People tend to think that confidence and courage were reserved for the “lucky ones.” People who knew what they wanted and weren’t afraid to claim it. Some of us tend to be afraid to step out of our comfort zone, and know you are not alone. Every day, people decide not to chase their dream job, move to a new city, date new people, leave their spouse, or whatever it is they really want to do because they don’t have the confidence to do it. They’re afraid. And I get it. So know gaining confidence as woman is important, because you can achieve so much by having it. In our society women are pushed away. You get discouraged by society for so many things like for example for a dream job, for speaking up and much more. Men don’t even need to be confident to speak up, while women will need to be confident if you want to speak up. So women really need confidence and motivate and inspire other women.
Here are five ways a lack of confidence might be holding you back—and what to do about it.
1. You can’t make a decision.
Does having options ever paralyze you? When you’re presented with a tough decision, do you seek out the help of everyone around you to try and make the right choice? While it can be key to seek advice from a trusted friend or mentor, be careful who you place your trust in. Your mail carrier, psychic, or a myriad of online quizzes isn’t going to help you make the right choice.
2. You have terrible boundaries
When we lack confidence, chances are that we are terrible about setting boundaries with the people in our lives. What happens when we can’t set boundaries? People will walk all over you. Without confidence in ourselves, we can’t set or maintain boundaries, and it can make us miserable.

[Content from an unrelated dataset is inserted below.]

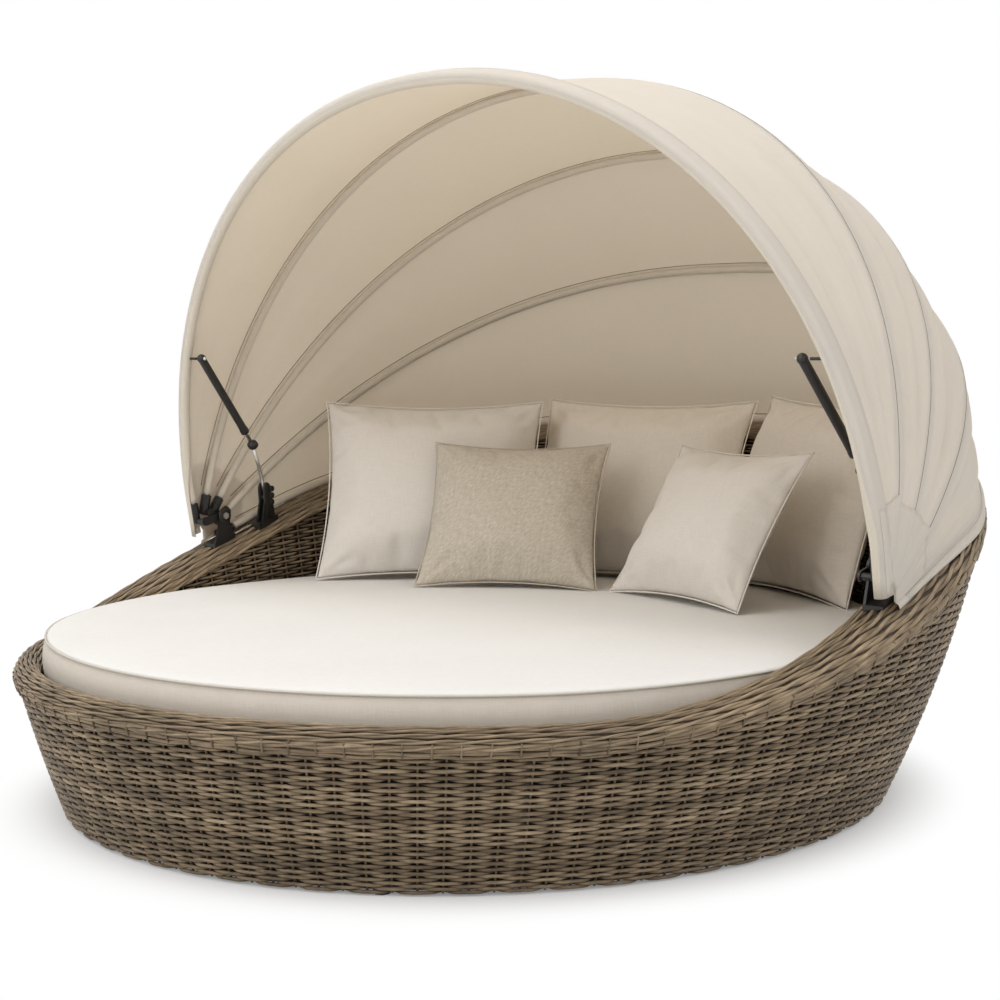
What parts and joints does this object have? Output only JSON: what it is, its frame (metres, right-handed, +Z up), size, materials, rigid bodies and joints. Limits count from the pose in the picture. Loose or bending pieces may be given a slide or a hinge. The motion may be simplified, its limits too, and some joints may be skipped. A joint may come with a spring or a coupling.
{
  "type": "outdoor daybed with canopy",
  "caption": "Oval woven daybed with mattress and pillows under a fabric canopy that folds back on arched bows.",
  "frame": {"origin": "on the ground under the centre leg, midway between the two hubs", "axes": "+X to the sitter's left as they look out (right in front view), +Y towards the high back, +Z up; the open front faces -Y"},
  "size_m": [1.9074, 2.0598, 1.4577],
  "materials": {
    "wicker": "woven synthetic rattan, satin, taupe brown",
    "frame": "powder coated aluminium tube",
    "slats": "oiled slats",
    "plastic": "black moulded nylon",
    "steel": "bright stainless steel",
    "bows": "satin tube",
    "mattress_fabric": "woven outdoor cloth, cream",
    "pillow_linen": "slubbed outdoor linen, pale sand",
    "pillow_twill": "coarse twill, sand",
    "canopy_fabric": "light woven canopy cloth, sand"
  },
  "bodies": {
    "basket": {"basket_frame": "frame", "deck_slat_1": "slats", "deck_slat_2": "slats", "deck_slat_3": "slats", "deck_slat_4": "slats", "deck_slat_5": "slats", "glide_1": "plastic", "glide_2": "plastic", "glide_3": "plastic", "glide_4": "plastic", "glide_5": "plastic", "glide_6": "plastic", "centre_leg": "frame", "wicker_outer": "wicker", "wicker_inner": "wicker", "rim_braid": "wicker", "rim_band": "wicker", "mattress": "mattress_fabric", "back_pillow_left": "pillow_linen", "back_pillow_centre": "pillow_linen", "back_pillow_right": "pillow_linen", "throw_pillow_centre": "pillow_twill", "throw_pillow_right": "pillow_linen", "rear_bow": "bows", "hub_bracket_right": "plastic", "hub_bracket_left": "plastic", "hub_bolt_right": "steel", "hub_bolt_left": "steel", "lever_bracket_right": "plastic", "lever_bracket_left": "plastic", "tie_rod_right": "steel", "tie_rod_left": "steel"},
    "hoop_3": {"bow_3": "bows", "knuckle_3_right": "plastic", "knuckle_3_left": "plastic", "canopy_panel_3": "canopy_fabric"},
    "hoop_2": {"bow_2": "bows", "knuckle_2_right": "plastic", "knuckle_2_left": "plastic", "canopy_panel_2": "canopy_fabric"},
    "hoop_1": {"bow_1": "bows", "knuckle_1_right": "plastic", "knuckle_1_left": "plastic", "canopy_panel_1": "canopy_fabric"},
    "hoop_0": {"bow_0": "bows", "knuckle_0_right": "plastic", "knuckle_0_left": "plastic", "bow_clamp_right": "plastic", "bow_clamp_left": "plastic", "canopy_panel_0": "canopy_fabric"},
    "lever_arm_right": {"lever_right": "steel", "knee_right": "plastic"},
    "lever_arm_left": {"lever_left": "steel", "knee_left": "plastic"},
    "stay_right": {"stay_rod_right": "steel", "stay_sleeve_right": "plastic"},
    "stay_left": {"stay_rod_left": "steel", "stay_sleeve_left": "plastic"}
  },
  "joints": [
    {"name": "canopy_fold", "type": "hinge", "parent": "basket", "child": "hoop_3", "pos_m": [0, 0.06, 0.492], "axis": [-1, 0, 0], "range_deg": [0, 17.38], "deforming": ["canopy_panel_3"]},
    {"name": "fold_2", "type": "hinge", "parent": "hoop_3", "child": "hoop_2", "pos_m": [0, 0.06, 0.492], "axis": [-1, 0, 0], "range_deg": [0, 18.9], "deforming": ["canopy_panel_2"]},
    {"name": "fold_1", "type": "hinge", "parent": "hoop_2", "child": "hoop_1", "pos_m": [0, 0.06, 0.492], "axis": [-1, 0, 0], "range_deg": [0, 20.95], "deforming": ["canopy_panel_1"]},
    {"name": "fold_0", "type": "hinge", "parent": "hoop_1", "child": "hoop_0", "pos_m": [0, 0.06, 0.492], "axis": [-1, 0, 0], "range_deg": [0, 24.5], "deforming": ["canopy_panel_0"]},
    {"name": "lever_turn_right", "type": "hinge", "parent": "basket", "child": "lever_arm_right", "pos_m": [0.833, 0.182, 0.53], "axis": [-1, 0, 0], "range_deg": [0, 10.95]},
    {"name": "lever_turn_left", "type": "hinge", "parent": "basket", "child": "lever_arm_left", "pos_m": [-0.833, 0.182, 0.53], "axis": [-1, 0, 0], "range_deg": [0, 10.95]},
    {"name": "knee_turn_right", "type": "hinge", "parent": "lever_arm_right", "child": "stay_right", "pos_m": [0.8, 0.11, 0.66], "axis": [-1, 0, 0], "range_deg": [0, 119.9]},
    {"name": "knee_turn_left", "type": "hinge", "parent": "lever_arm_left", "child": "stay_left", "pos_m": [-0.8, 0.11, 0.66], "axis": [-1, 0, 0], "range_deg": [0, 119.9]}
  ],
  "couplings": [
    {"joint": "fold_2", "follows": "canopy_fold", "ratio": 1.0869},
    {"joint": "fold_1", "follows": "canopy_fold", "ratio": 1.2043},
    {"joint": "fold_0", "follows": "canopy_fold", "ratio": 1.4074},
    {"joint": "lever_turn_right", "follows": "canopy_fold", "ratio": 0.6277},
    {"joint": "lever_turn_left", "follows": "canopy_fold", "ratio": 0.6277},
    {"joint": "knee_turn_right", "follows": "canopy_fold", "ratio": 6.894},
    {"joint": "knee_turn_left", "follows": "canopy_fold", "ratio": 6.894}
  ]
}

Boundaries are usually never easy, and they are a skill. Seek out a therapist who can help you with this, or one of the many books or podcasts on exactly how to set and maintain healthy boundaries. Learning this skill, and ten minutes of uncomfortable conversation are worth it!
3. You are constantly comparing yourself to everyone else
And chances are, while you are comparing, you’ve already decided that you simply don’t measure up. You’ll hold yourself to unreasonable expectations, beat yourself up for making any mistake, and engage in chronic negative self-talk that can become a self-fulfilling prophecy.
Notice when you’re comparing yourself to others, and have a neutral (meaning, not positive or negative focused) mantra that you say to yourself. Something like, “Hmm… I’m comparing myself to them again.” Or, “That’s interesting that I’m doing that.” This may seem small, but it’s a pattern interrupter—and if practiced often, has the capacity to change the neural pathways in your brain, so your comparisons will happen less and less often.
4. You wait to start something until you are “ready.”
You’re unable to make a leap of faith into something new. Instead, you wait for signs that it’s time to apply for a new job, say yes to the date, get a degree, etc. If you wait around for the time to be “right,” you’re going to be waiting a very long time.
It’s time to ask yourself, what are you afraid of? Sometimes when we actually address our fears, they aren’t as big and scary as we thought they were. Get out a pen and paper and actually write down what is going to happen if you just dive into something new. What’s the worst-case scenario? Is it really that bad?
5. You have trouble prioritizing your needs and speaking up
Maybe you don’t think you deserve to get what you want. Or maybe you’re afraid to speak up because you don’t want people to think that you’re loud, selfish, or annoying.
We allow fear to hold us back in so many ways, both personally and professionally. And the truth is, that to build confidence and start asking for what we want in life, we have to face these fears head-on. To gain confidence, we have to dig deep and find courage over and over again. No matter how scary it is.
The first step is to actively choose courage. Choose to stand up for yourself, what you believe in, and what you want no matter what. Second, identify your personal behaviors that make you unhappy. Dig deep here. Identify what they are, then practice doing the exact opposite thing.
You’re going to fail, it’s going to get messy sometimes. But if you practice these two steps over and over again, you’ll bust through your fears, you’ll get stronger, and you will find confidence. I hope you enjoyed our tips about gaining confidence as woman. Trust me you will be fearless and unstoppable once you gain confidence!